I don’t want to end up simply having visited this world.
“Nothing Gold Can Stay,” by Robert Frost
Nature’s first green comes from the fresh buds on the trees, which don’t stay gold for long. Fresh blooms come but quickly disappear, giving way to leaves, which eventually fall — just as the biblical Adam and Eve fell in the Garden of Eden.
Frost wrote this poem about spring’s ending to point out that nothing beautiful lasts forever. Nothing stays young and fresh forever.
Morning passes to afternoon, which passes to night. Life does the same.
Nature’s first green is gold,
Her hardest hue to hold.
Her early leaf’s a flower;
But only so an hour.
Then leaf subsides to leaf.
So Eden sank to grief,
So dawn goes down to day.
Nothing gold can stay.
“Turn Again to Life,” by Mary Lee Hall
Hall asks a lot of the one she loves by expecting them to stoic-up and be everyone else’s rock when she dies. The silver lining is she clearly sees her beloved as strong enough to comfort “weaker hearts” (i.e., those more deeply affected by her death?).
She’s asking the one she loves to pick up where she left off and just power through.

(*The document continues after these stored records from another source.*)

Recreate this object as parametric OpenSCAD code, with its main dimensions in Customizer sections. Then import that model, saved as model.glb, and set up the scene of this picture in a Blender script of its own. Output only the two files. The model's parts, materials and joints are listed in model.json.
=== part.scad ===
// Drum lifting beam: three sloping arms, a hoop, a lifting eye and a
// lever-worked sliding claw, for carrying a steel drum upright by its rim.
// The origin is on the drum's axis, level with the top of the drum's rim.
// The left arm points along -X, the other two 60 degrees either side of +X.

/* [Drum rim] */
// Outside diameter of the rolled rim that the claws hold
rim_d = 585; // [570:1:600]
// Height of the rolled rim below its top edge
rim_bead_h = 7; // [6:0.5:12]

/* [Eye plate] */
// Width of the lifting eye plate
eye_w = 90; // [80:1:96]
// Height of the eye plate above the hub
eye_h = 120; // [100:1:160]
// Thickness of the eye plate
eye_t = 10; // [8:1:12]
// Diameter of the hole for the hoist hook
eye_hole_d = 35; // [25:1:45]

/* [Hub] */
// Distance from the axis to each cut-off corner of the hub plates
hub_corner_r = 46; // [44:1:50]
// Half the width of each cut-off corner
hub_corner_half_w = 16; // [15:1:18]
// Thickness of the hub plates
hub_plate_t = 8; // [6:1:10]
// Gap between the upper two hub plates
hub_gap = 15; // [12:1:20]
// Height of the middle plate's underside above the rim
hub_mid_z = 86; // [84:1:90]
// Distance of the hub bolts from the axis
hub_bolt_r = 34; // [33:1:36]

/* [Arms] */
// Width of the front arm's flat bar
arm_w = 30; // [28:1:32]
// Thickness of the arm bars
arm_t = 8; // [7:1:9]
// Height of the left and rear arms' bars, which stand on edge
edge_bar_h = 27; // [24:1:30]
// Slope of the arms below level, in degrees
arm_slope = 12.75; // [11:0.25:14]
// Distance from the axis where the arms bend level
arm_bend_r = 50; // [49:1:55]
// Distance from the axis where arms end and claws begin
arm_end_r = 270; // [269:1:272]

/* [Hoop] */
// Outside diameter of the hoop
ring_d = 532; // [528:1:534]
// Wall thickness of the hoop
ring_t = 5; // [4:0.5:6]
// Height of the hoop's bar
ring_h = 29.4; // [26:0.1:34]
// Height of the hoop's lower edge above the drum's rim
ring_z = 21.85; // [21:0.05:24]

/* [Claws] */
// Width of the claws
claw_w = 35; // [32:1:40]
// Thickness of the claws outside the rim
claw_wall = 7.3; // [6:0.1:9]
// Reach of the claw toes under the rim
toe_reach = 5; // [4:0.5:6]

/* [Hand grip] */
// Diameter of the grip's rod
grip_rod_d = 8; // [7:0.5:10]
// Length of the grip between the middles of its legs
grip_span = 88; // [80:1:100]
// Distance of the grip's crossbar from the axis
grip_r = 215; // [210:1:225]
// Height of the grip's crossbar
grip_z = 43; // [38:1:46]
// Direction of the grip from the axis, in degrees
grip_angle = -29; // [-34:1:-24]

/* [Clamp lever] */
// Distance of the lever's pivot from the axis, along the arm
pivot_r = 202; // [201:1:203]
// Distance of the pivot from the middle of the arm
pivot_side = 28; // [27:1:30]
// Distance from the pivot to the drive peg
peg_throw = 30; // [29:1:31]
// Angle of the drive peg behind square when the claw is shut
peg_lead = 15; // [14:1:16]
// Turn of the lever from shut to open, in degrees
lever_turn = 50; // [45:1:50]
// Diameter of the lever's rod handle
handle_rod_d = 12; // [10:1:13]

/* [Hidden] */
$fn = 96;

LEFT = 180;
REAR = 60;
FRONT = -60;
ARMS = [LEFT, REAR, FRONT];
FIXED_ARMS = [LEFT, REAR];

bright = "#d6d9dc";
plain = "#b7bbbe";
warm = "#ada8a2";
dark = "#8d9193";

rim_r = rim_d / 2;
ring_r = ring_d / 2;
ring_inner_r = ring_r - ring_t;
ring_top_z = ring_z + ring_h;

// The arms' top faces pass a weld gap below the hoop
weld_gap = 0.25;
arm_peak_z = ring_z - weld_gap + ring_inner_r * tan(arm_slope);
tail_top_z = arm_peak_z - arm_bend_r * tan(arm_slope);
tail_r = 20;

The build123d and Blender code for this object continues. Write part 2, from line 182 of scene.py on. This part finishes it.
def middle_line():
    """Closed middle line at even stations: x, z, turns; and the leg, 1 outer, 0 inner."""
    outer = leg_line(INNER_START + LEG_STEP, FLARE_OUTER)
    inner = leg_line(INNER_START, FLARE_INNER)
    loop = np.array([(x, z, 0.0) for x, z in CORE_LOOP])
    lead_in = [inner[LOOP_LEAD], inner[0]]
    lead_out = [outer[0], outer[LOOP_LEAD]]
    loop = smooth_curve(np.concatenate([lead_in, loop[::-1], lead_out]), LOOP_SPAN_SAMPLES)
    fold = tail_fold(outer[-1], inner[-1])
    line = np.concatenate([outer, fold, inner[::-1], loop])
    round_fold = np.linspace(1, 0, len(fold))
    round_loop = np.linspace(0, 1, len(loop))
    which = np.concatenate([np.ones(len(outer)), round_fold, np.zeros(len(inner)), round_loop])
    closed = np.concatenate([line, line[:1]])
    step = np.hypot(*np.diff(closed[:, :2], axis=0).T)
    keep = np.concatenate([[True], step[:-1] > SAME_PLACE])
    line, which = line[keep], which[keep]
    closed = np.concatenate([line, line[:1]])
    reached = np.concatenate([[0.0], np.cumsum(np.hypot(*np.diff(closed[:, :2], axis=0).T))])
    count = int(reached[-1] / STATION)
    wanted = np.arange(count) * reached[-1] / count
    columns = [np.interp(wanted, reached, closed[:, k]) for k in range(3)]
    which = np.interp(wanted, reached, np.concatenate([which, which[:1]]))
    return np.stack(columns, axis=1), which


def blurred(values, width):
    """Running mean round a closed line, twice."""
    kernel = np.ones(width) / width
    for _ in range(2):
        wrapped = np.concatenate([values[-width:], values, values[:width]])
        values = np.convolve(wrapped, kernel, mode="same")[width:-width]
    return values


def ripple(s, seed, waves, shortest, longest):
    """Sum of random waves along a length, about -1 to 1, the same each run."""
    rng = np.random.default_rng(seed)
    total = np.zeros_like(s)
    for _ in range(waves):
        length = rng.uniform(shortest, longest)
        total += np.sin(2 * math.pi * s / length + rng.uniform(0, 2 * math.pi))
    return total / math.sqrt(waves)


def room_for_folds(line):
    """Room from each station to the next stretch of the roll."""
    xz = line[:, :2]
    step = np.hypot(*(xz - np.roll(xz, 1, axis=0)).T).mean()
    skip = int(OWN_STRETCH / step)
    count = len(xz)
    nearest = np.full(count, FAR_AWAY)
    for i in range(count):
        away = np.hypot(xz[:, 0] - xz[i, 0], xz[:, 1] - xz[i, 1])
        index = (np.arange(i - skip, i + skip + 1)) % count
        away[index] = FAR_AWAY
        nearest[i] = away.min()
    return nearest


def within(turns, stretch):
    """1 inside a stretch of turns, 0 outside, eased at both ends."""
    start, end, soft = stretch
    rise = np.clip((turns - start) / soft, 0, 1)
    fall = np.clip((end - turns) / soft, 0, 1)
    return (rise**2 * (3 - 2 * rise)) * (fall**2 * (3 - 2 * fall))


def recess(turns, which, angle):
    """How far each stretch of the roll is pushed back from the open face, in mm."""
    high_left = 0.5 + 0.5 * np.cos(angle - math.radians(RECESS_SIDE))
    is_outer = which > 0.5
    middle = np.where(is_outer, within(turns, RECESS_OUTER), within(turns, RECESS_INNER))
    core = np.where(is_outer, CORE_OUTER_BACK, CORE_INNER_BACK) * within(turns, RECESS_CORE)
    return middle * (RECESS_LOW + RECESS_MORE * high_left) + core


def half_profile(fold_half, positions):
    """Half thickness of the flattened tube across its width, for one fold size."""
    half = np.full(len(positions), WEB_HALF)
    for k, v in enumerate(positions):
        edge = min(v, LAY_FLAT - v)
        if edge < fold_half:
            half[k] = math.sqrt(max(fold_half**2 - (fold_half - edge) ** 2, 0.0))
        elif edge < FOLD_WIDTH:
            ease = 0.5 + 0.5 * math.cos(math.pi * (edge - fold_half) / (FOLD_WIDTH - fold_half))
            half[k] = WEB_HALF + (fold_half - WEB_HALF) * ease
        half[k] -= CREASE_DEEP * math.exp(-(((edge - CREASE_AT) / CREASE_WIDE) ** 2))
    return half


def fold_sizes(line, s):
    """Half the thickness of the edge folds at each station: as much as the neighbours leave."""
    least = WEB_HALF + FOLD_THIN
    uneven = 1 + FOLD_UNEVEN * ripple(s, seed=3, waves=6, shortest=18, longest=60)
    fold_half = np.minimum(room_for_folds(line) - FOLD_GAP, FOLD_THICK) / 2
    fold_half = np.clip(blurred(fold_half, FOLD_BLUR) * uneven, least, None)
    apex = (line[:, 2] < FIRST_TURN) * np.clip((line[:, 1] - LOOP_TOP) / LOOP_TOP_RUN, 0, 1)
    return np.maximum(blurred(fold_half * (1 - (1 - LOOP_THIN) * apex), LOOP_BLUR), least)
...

She wants their assurance that they’ll “turn again to life and smile.”
And this is why white lies have a place in polite society.
If I should die and leave you here a while,
be not like others sore undone, who keep
long vigils by the silent dust, and weep.
For my sake – turn again to life and smile,
nerving thy heart and trembling hand to do
something to comfort weaker hearts than thine.
Complete these dear unfinished tasks of mine
and I, perchance may therein comfort you.
“Starlings in Winter (Excerpt),” by Mary Oliver
This poem of Oliver’s is a reflection on grief and “getting past it” by mindfully enjoying the beauty that still exists in the world, even amid a leafless winter and “ashy city.”
She wants to feel alive again and to take delight in the world she lives in. She wants to be lighthearted and fun-loving, and fearless. She envies the starling and wants wings of her own.
Reflecting on this and on grief helps her write honestly about what she wants. And it may be just the push she needs to do something that gets her closer to that.
Ah, world, what lessons you prepare for us,
even in the leafless winter,
even in the ashy city.
I am thinking now
of grief, and of getting past it;
I feel my boots
trying to leave the ground,
I feel my heart
pumping hard. I want
to think again of dangerous and noble things.
I want to be light and frolicsome.
I want to be improbable beautiful and afraid of nothing,
as though I had wings.
Now that you’ve looked through all 13 poems about grief, you’ve probably noticed some are better than others for condolence cards. Some are better for writing prompts.
And still, others might have you thinking more deeply about your own grief because “That’s not how it is for me at all!”
If any of these help you clarify what you’re feeling, we call that a win.